In my quest for a new outfit for Freddie, I approach Assistant Dean of Student Life Mrs. Cecilia Powers, who possesses much decision-making sway in the matter. To my great delight, she drops a major bomb — she is considering replacing Freddie’s stinky garb. 

“I need to do some research, and I probably need to request a special line item in the budget, so I don’t know if it could happen this school year or not.” And honestly, I’m not expecting it to happen this year because it’s a pretty big deal. In preparation for my interview with Mrs. Powers, I performed a quick Google search that brought up some startlingly expensive results. Even the cheapest of feathery finery lands us in the mid-triple digits while the more likely options bring us all the way up to over $1000. 

Obviously, we would just be purchasing Freddie’s clothes. These lovely birds are just hot models.

Mrs. Powers echoes my surprise at the cost to outfit a falcon, and she assuages my fears that a cheap, fast fashion decision will be made. “It’s a big item, so we wouldn’t do it without studying.” In her research, she has come across a few nice features that would put Freddie more at ease in his new apparel. “Some costumes come with cooling packs and little internal fans,” she mentions, which I wonder if Freddie really needs.

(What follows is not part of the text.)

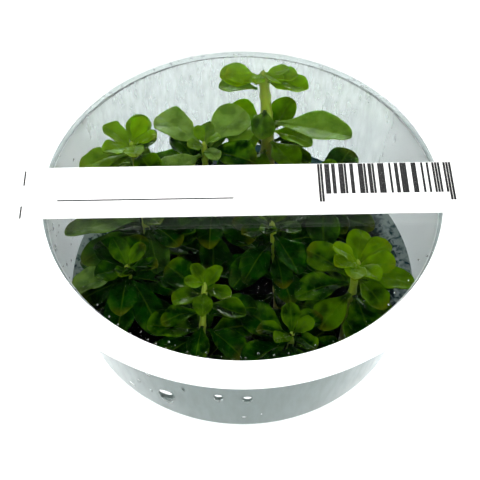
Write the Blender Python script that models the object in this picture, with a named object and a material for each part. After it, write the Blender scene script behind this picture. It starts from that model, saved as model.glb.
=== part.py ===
# A shallow round culture cup with young ludwigia shoots under a clear lid.
# Frame: metres, +Z up, origin on the cup's base at its centre, the front at -Y.

from collections import namedtuple
from itertools import product
from math import cos, pi, radians, sin, sqrt

import bmesh
import bpy
from mathutils import Matrix, Vector
from mathutils.bvhtree import BVHTree

MM = 0.001

# Clearance kept between pieces that touch, in mm like every size below.
GAP = 0.3

# The cup.
BASE_RADIUS = 39.4
MOUTH_RADIUS = 43.9
WALL = 0.9
FLOOR = 1.1
CORNER = 2.0
FLANGE_RADIUS = 48.8
FLANGE_THICKNESS = 0.8
FLANGE_TOP = 35.9

# The lid: a clear sheet on the flange, and a flat white ring round its edge.
WINDOW_RADIUS = 48.4
WINDOW_THICKNESS = 0.5
RIM_OUTER = 50.0
RIM_INNER = 44.0
RIM_THICKNESS = 1.0
RIM_EDGE = 0.3

# The paper strip across the lid.
STRIP_LENGTH = 96.6
STRIP_WIDTH = 14.3
STRIP_THICKNESS = 0.25
STRIP_OFFSET = -1.0
STRIP_TURN = 1.2

# The growing medium: its top, and its clearance from the cup's wall.
MEDIUM_TOP = 7.0
MEDIUM_GAP = 0.4

# Segments round the turned pieces, the distance at which their seam points merge, and the angle
# in degrees up to which neighbouring faces look smooth.
CUP_SEGMENTS = 48
RIM_SEGMENTS = 56
SEAM = 0.01
SMOOTH_ANGLE = 40

# Stems.
STEM_SIDES = 6
STEM_RINGS = 5
STEM_TAPER = 0.62

# Leaves: the shares of the length at which their rings lie, their thickness at the middle line
# and at the margin, and how far the margins rise, as a share of the half width, which they do in
# full from CUP_FULL of the length on.
LEAF_SHARES = (0, 0.2, 0.48, 0.78, 1)
LEAF_THICKNESS = 0.42
MARGIN_THICKNESS = 0.26
LEAF_CUP = 0.22
CUP_FULL = 1 / 3

# A leaf's outline: a skew over 1 puts its widest place past the middle, and a fullness under 1
# rounds its ends. The stalk and the tip stay this wide, as shares of the greatest width.
OUTLINE_SKEW = 1.45
OUTLINE_FULLNESS = 0.7
STALK_SHARE = 0.16
TIP_SHARE = 0.3

# Young leaves in a crown. From the first to the last their base climbs the end of the stem by
# CROWN_SPREAD of its length. In an even crown their length shrinks by CROWN_SHRINK of itself, and
# their rise grows by CROWN_LIFT degrees. Width and reach are shares of a leaf's length and of the
# stem's radius.
CROWN_LEAF_SHARES = (0, 0.35, 0.75, 1)
CROWN_LEAF_WIDTH = 0.64
CROWN_REACH = 0.35
CROWN_SPREAD = 0.10
CROWN_SHRINK = 0.35
CROWN_LIFT = 34
CROWN_DROOP = 24

# How far leaves stay from the wall, from the lid and from the medium.
WALL_CLEARANCE = 0.45
LID_CLEARANCE = 0.35
MEDIUM_CLEARANCE = 0.5

WINDOW_BOTTOM = FLANGE_TOP + GAP
WINDOW_TOP = WINDOW_BOTTOM + WINDOW_THICKNESS
RIM_BOTTOM = WINDOW_TOP + GAP
RIM_TOP = RIM_BOTTOM + RIM_THICKNESS
STRIP_BOTTOM = RIM_TOP + GAP

# A shoot stands on the medium at root, bends through middle, and ends at tip. Its crown is the
# rosette of young leaves at the tip, from the outermost in.
# A turn is in degrees, from +X (right) towards +Y (back), and so is a rise above the level.
Shoot = namedtuple("Shoot", "name root middle tip radius crown leaves")
Young = namedtuple("Young", "turn rise length")
# A leaf grows at a share of the stem's length, and droops by some degrees towards its tip.
Leaf = namedtuple("Leaf", "at turn rise length width droop")


# An even crown: how many leaves, the turn of the first, the step to the next, and the length and
# rise of the first.
def rosette(count, turn, step, length, rise):
    return tuple(
        Young(
            turn + step * index,
            rise + CROWN_LIFT * index / count,
            length * (1 - CROWN_SHRINK * index / count),
        )
        for index in range(count)
    )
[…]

He’s a bird. 

Freddie and me at Holy Bowl. Look at how much he’s struggling!

However, as I dive deeper into the dilemma, I uncover a memory of how he was acting at Holy Bowl, wandering around all confused until someone told him there was a camera, and he’d put on a face. Was he smiling through the pain? Our falcon should be more real with us and if that means spending extra for his comfort, I’m all for it, as far as the budget allows.

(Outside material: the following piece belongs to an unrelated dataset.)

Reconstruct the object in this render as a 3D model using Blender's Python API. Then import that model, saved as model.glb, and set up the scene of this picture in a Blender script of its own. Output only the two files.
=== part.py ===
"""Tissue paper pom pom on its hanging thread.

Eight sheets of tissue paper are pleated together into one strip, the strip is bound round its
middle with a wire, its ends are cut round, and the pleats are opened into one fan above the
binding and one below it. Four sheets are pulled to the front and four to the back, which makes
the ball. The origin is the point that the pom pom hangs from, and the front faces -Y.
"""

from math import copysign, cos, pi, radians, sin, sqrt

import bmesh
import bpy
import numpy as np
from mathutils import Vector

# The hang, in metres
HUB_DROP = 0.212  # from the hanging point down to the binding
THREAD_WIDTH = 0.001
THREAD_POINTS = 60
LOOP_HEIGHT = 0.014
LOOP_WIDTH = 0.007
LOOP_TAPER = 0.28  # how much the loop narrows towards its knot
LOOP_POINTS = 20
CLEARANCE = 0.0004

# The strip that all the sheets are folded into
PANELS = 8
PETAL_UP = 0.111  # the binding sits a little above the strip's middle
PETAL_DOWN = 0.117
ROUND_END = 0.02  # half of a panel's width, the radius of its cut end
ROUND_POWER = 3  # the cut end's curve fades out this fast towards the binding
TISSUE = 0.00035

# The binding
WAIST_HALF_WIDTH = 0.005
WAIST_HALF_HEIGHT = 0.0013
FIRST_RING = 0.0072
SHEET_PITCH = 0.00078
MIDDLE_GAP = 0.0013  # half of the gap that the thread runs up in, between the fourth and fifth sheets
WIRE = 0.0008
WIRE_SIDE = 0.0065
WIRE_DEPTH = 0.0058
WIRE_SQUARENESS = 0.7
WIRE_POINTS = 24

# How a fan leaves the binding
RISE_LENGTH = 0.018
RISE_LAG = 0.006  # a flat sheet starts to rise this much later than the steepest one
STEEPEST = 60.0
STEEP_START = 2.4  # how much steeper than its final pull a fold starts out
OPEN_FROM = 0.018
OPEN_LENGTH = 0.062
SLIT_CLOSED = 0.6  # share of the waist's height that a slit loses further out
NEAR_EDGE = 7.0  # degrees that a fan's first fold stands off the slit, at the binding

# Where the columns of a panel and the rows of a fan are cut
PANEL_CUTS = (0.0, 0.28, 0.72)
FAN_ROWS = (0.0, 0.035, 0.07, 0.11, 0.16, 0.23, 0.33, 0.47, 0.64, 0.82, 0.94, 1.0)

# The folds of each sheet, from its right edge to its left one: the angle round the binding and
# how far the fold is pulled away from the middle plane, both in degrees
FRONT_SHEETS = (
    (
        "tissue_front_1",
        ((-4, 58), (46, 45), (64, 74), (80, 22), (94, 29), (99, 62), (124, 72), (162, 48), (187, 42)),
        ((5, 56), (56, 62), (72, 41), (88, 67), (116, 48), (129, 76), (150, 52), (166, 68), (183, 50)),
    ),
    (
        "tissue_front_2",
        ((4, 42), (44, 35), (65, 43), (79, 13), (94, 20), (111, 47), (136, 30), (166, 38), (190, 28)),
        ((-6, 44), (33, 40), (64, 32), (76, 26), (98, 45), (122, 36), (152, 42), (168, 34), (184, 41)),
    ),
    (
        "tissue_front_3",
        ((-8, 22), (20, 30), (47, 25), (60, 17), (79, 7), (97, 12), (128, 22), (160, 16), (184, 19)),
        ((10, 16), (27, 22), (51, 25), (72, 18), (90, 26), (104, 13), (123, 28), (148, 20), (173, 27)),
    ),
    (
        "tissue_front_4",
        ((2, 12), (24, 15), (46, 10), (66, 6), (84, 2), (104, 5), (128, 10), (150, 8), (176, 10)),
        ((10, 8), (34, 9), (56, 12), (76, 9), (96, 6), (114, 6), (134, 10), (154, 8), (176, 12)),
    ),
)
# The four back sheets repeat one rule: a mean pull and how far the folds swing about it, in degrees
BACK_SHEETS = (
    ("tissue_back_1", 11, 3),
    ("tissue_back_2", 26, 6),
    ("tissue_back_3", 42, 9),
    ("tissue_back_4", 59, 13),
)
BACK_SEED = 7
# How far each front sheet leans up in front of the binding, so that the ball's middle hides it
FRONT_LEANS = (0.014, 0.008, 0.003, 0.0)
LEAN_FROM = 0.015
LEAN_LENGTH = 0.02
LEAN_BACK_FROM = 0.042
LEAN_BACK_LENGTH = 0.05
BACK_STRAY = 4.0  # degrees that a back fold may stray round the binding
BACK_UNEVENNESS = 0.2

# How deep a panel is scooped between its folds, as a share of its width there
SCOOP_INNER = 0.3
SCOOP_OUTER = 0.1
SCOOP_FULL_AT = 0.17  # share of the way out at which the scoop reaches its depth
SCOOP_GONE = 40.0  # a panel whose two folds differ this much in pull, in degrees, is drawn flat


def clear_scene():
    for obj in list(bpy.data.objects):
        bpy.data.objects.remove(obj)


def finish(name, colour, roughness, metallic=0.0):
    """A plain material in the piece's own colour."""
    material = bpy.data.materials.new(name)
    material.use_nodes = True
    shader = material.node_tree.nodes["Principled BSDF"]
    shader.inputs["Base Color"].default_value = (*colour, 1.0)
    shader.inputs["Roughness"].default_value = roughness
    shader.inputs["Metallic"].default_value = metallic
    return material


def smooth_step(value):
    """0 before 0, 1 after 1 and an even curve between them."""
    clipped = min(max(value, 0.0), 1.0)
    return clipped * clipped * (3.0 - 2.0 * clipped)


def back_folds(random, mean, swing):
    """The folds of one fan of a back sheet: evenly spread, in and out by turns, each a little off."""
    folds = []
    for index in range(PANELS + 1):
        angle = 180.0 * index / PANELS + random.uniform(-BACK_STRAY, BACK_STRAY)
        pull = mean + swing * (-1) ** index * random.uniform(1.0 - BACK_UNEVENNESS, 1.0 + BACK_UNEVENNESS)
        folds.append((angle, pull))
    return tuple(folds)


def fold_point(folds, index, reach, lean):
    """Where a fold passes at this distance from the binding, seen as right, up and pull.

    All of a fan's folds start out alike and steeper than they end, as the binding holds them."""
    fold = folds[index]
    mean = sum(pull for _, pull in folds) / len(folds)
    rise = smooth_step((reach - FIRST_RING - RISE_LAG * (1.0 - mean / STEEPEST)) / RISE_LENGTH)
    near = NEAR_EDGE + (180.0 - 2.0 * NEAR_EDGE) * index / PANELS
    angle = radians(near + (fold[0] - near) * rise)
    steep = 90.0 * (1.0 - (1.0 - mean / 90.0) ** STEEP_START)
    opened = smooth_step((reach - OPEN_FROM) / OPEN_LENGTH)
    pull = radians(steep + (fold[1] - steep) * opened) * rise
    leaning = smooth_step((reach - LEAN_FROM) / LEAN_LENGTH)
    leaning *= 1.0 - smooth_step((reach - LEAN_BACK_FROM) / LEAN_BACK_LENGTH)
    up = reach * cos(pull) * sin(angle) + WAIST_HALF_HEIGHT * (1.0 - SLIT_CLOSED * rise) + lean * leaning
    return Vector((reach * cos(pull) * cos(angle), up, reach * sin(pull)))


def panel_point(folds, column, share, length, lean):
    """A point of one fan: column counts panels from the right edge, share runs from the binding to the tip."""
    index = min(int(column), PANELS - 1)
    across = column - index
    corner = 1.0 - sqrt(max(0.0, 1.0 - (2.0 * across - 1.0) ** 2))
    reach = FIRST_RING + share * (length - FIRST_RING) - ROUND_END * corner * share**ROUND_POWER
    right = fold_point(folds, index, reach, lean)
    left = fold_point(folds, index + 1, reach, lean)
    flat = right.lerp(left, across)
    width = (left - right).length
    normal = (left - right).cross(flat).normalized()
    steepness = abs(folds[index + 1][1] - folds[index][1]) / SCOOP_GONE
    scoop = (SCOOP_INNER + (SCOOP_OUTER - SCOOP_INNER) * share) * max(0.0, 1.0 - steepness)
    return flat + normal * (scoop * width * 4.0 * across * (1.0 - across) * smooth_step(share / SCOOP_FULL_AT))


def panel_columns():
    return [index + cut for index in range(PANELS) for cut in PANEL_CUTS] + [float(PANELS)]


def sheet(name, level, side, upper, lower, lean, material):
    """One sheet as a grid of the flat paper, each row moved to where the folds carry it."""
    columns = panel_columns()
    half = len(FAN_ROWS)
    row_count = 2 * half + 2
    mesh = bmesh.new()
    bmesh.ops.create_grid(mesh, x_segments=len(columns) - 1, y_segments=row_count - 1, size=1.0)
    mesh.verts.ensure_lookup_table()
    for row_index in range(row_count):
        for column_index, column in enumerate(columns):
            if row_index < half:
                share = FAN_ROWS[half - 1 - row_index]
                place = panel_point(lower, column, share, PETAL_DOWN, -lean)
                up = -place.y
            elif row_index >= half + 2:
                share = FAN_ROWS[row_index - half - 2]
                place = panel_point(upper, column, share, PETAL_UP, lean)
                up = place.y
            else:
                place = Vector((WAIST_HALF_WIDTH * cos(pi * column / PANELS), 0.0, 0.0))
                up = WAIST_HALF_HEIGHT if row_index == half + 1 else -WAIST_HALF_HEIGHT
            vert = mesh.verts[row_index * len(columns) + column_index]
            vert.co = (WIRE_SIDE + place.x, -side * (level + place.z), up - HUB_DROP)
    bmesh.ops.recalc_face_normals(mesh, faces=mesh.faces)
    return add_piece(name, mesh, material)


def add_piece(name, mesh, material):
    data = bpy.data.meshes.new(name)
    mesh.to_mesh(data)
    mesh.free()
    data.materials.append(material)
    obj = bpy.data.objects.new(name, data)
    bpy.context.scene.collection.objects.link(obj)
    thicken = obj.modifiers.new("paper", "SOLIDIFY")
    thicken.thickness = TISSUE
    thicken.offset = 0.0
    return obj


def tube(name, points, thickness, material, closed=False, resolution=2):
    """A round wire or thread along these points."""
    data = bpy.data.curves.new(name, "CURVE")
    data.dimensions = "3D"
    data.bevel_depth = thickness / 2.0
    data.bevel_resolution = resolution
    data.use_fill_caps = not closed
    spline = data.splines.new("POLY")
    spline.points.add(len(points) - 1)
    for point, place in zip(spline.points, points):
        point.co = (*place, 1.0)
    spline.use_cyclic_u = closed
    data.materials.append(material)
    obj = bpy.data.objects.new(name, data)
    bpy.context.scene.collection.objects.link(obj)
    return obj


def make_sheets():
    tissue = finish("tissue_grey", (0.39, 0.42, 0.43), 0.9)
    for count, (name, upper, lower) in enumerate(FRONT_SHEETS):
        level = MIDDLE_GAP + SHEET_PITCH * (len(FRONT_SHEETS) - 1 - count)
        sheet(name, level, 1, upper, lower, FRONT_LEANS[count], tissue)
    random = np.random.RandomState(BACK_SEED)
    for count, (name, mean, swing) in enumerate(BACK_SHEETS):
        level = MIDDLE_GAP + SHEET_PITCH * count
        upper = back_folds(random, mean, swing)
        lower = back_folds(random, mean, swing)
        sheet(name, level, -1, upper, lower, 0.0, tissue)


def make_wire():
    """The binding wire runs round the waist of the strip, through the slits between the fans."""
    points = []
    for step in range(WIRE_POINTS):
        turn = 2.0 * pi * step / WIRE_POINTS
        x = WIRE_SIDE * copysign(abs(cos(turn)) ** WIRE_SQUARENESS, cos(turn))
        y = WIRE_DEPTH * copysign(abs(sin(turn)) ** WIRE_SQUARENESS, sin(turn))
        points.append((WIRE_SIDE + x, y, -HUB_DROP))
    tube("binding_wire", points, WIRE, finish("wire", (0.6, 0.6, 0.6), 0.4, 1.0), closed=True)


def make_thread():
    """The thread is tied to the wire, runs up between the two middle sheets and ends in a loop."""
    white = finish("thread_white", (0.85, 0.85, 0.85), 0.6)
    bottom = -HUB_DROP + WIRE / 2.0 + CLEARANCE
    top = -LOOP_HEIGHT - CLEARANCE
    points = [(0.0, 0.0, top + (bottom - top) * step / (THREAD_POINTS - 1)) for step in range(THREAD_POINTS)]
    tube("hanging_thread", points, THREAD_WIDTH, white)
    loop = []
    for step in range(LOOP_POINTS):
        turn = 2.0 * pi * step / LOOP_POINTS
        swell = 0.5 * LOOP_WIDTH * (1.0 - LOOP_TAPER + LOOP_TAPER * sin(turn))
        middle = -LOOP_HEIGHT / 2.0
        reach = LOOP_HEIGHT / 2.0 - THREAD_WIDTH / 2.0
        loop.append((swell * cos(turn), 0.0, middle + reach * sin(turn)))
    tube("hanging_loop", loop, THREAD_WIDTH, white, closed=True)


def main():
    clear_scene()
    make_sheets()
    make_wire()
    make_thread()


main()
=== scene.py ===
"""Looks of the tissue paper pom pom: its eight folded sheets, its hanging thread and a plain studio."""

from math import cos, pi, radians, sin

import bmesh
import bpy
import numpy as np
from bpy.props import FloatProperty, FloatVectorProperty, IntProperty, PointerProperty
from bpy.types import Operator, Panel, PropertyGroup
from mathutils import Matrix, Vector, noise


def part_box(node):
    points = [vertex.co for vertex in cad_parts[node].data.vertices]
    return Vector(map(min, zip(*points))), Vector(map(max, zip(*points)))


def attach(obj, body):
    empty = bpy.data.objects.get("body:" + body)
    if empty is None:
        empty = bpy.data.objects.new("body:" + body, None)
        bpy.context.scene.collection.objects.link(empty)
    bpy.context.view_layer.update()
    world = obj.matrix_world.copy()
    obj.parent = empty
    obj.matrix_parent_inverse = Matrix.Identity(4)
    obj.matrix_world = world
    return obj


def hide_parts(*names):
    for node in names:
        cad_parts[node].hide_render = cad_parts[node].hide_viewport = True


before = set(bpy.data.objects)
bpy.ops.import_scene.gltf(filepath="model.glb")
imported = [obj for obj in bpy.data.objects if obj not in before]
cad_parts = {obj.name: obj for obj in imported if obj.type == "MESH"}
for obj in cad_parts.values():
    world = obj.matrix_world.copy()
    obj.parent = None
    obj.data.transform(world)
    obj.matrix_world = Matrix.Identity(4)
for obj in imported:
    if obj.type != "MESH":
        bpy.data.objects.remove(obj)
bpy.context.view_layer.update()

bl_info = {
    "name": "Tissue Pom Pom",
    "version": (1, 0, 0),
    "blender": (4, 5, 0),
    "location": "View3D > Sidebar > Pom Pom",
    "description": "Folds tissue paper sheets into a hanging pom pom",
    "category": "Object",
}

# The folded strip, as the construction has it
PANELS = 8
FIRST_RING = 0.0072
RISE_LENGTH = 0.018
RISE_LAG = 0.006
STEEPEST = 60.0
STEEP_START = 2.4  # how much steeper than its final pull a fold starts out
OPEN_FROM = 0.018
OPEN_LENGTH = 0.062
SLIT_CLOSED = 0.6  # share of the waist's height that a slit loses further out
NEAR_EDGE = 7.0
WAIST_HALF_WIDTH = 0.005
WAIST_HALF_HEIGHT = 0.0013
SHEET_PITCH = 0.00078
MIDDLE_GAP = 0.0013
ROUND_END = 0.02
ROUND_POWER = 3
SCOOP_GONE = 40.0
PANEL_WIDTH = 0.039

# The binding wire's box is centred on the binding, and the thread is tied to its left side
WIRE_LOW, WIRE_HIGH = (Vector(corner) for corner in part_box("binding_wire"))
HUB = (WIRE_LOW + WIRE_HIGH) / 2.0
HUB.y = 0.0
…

Freddie is one complicated bird. Even as I close my interrogations, I still don’t know why he only attends a few events out of the year. 

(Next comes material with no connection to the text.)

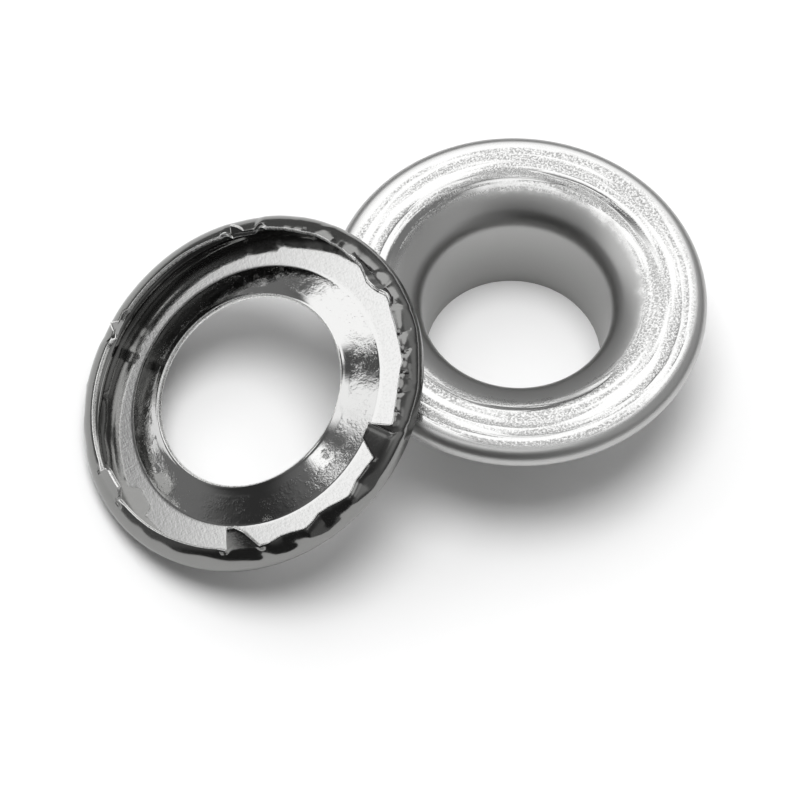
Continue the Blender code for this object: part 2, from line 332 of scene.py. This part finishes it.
def add_closed_sheet(name, surface, bulge, materials, turned=Matrix.Identity(3)):
    """A closed sheet from points on its visible side: columns go round, rows from edge to edge.

    The mesh is turned into the part's frame; each vertex keeps its place before that, for the
    materials. The sheet's other side has every second row.
    """
    around = np.roll(surface, -1, axis=0) - np.roll(surface, 1, axis=0)
    along = np.gradient(surface, axis=1)
    outward = unit(np.cross(along, around))
    away = unit(np.cross(around, outward))
    turn = np.linspace(0.0, math.pi, EDGE_ROWS + 2)[1:-1]
    across = np.sign(np.cos(turn)) * np.abs(np.cos(turn)) ** EDGE_ROUNDNESS * SHEET / 2
    beyond = np.abs(np.sin(turn)) ** EDGE_ROUNDNESS * bulge

    def edge(row, side):
        """Points across the cut edge at one row, bulging to one side."""
        middle = surface[:, row] - outward[:, row] * SHEET / 2
        return np.stack([
            middle + outward[:, row] * a + away[:, row] * side * b for a, b in zip(across, beyond)
        ], axis=1)

    back = (surface - SHEET * outward)[:, ::-2]
    ring = np.concatenate([surface, edge(-1, 1.0), back, edge(0, -1.0)[:, ::-1]], axis=1)
    columns, rows = ring.shape[:2]
    index = np.arange(columns * rows).reshape(columns, rows)
    beside = np.roll(index, -1, axis=0)
    corners = [index, np.roll(index, -1, axis=1), np.roll(beside, -1, axis=1), beside]
    faces = np.stack(corners, axis=-1).reshape(-1, 4)

    points = ring.reshape(-1, 3)
    mesh = bpy.data.meshes.new(name)
    mesh.from_pydata((points @ np.array(turned).T * MM).tolist(), [], faces.tolist())
    mesh.shade_smooth()
    own_place = mesh.attributes.new(OWN_PLACE, "FLOAT_VECTOR", "POINT")
    own_place.data.foreach_set("vector", points.ravel())

    last = surface.shape[1] - 1
    first_back = last + 1 + EDGE_ROWS
    is_under = np.zeros((columns, rows))
    is_under[:, first_back:first_back + back.shape[1]] = 1.0
    under_side = mesh.attributes.new(UNDER_SIDE, "FLOAT", "POINT")
    under_side.data.foreach_set("value", is_under.ravel())

    for material in materials:
        mesh.materials.append(material)
    is_edge = np.zeros(rows, dtype=np.int32)
    is_edge[last:last + EDGE_ROWS + 1] = 1
    is_edge[-EDGE_ROWS - 1:] = 1
    mesh.polygons.foreach_set("material_index", np.tile(is_edge, columns))
    obj = bpy.data.objects.new(name, mesh)
    bpy.context.scene.collection.objects.link(obj)
    return obj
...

Is he too cool for school? That’s not very spirited of him. 

Are his current clothes just that uncomfortable? Keep fighting Freddie — Pain is temporary, Brothers are forever. 

Or is he embarrassed of his funk? Because he shouldn’t be. We all have our moments, and we’re trying to help him through these onerous, odorous times. A good shower and some new garments will surely have him flying high again.